Yo cerré los ojos y me dejé arrullar por el canto de los pájaros. Hacía décadas que no gozaba de una sinfonía tan nutrida como variada en trinos y gorjeos. El cielo había desaparecido por completo, oculto por las copas de los árboles de un bosque en galería que protegía las aguas del río.
Abrí los ojos, justo a tiempo de captar los destellos metálicos emitidos por las vibrantes alas de un martín pescador. Sus colores verdosos y azulados contrastaban con la virginal pureza de las aguas reflejando la oscuridad provocada por lo árboles que alimentaban.
Acababa de sumergirse y salía del agua como un rayo para secarse en un oteadero próximo a la corriente, una pequeña y seca rama de abedul. En su pico se revolvían, frenéticos, los últimos estertores de un pequeño pez.
Regresamos al anochecer. Tortuosas carreteras secundarias nos fueron acercando a la gran arteria repleta de vehículos. Nos incorporamos a ella. Delante llevábamos un par de enormes camiones y detrás otros más grandes aún, solicitando nuestro paso.
En dirección contraria, con tres carriles también, decenas de camiones volaban raudos a llevar su preciada mercancía al interior de la península unos, a rutas europeas más lejanas, otros.
El ruido propio de los motores, el sonido de los neumáticos rodando y el viento provocado por aquellos vehículos en movimiento, habían silenciado el propio de la naturaleza sobre la que se abría aquella autopista, cruzándola como un puñal.
No se escuchaban los pájaros ni el suave paso del viento entre los árboles. Aquella lengua asfáltica significaba una cicatriz diabólica donde aves, anfibios, reptiles y mamíferos que, temerarios e imprudentes osaban atravesarla, corrían el riesgo de morir atropellados.

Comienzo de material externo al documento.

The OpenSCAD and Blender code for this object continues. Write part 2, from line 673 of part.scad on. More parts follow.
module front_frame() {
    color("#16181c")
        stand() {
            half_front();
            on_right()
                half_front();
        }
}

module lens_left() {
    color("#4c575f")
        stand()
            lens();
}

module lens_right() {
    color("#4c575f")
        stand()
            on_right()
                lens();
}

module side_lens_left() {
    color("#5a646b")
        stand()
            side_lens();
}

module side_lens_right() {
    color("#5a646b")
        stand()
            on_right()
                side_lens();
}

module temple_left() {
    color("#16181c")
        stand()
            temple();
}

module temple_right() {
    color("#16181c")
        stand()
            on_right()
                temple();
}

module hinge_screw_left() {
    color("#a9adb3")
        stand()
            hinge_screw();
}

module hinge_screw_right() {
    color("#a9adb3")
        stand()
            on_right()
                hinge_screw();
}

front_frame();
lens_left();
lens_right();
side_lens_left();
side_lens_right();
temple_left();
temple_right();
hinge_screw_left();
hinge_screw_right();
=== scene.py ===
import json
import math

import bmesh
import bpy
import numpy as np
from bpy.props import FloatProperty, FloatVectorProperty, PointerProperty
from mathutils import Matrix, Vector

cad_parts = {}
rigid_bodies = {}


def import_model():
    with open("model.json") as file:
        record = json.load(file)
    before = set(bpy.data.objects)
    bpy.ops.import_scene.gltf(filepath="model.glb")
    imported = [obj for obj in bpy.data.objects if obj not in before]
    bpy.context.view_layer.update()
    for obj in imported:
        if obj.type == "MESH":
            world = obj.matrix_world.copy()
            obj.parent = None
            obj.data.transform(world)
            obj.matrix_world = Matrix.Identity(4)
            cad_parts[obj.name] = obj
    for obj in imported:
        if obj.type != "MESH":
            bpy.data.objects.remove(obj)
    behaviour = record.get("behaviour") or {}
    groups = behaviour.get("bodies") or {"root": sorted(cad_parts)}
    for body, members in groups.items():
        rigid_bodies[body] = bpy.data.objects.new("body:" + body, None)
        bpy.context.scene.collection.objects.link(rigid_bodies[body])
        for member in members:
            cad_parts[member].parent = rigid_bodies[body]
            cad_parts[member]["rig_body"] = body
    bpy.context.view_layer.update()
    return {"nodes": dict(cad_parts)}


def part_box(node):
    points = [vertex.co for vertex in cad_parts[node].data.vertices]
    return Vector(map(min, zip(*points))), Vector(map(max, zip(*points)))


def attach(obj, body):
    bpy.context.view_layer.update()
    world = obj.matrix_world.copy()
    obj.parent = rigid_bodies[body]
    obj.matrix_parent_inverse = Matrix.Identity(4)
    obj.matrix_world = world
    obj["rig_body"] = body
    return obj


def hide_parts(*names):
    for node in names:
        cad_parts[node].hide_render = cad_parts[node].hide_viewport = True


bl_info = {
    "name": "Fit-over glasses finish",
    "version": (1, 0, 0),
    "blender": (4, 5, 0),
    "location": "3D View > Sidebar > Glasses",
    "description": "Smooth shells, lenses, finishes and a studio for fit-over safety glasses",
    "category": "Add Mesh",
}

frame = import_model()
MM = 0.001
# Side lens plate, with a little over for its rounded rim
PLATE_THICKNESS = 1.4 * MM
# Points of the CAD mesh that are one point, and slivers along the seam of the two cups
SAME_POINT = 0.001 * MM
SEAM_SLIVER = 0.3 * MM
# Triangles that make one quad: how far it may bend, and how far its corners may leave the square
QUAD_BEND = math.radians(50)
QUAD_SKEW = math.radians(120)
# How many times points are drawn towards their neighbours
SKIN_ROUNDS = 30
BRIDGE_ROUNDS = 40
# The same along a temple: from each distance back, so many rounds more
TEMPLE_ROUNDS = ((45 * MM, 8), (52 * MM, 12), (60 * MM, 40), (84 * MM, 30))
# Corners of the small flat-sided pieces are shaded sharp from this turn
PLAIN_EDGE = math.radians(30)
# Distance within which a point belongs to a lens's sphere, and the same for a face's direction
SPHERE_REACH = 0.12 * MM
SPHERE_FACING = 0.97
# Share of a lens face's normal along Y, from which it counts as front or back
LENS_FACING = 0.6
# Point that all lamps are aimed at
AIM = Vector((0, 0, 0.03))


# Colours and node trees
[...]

Y así observaba aquí un arrendajo, mas allá un erizo a quién su cubierta espinosa ninguna protección había supuesto, luego un ratonero, un tejón, un conejo... Un reguero de muertes inútiles sobre el negro asfalto.
Recuerdo como un viejo sueño que, aún no me había incorporado a la autovía cuando añoraba ya el silencio sonoro del paraíso deshabitado que había dejado atrás.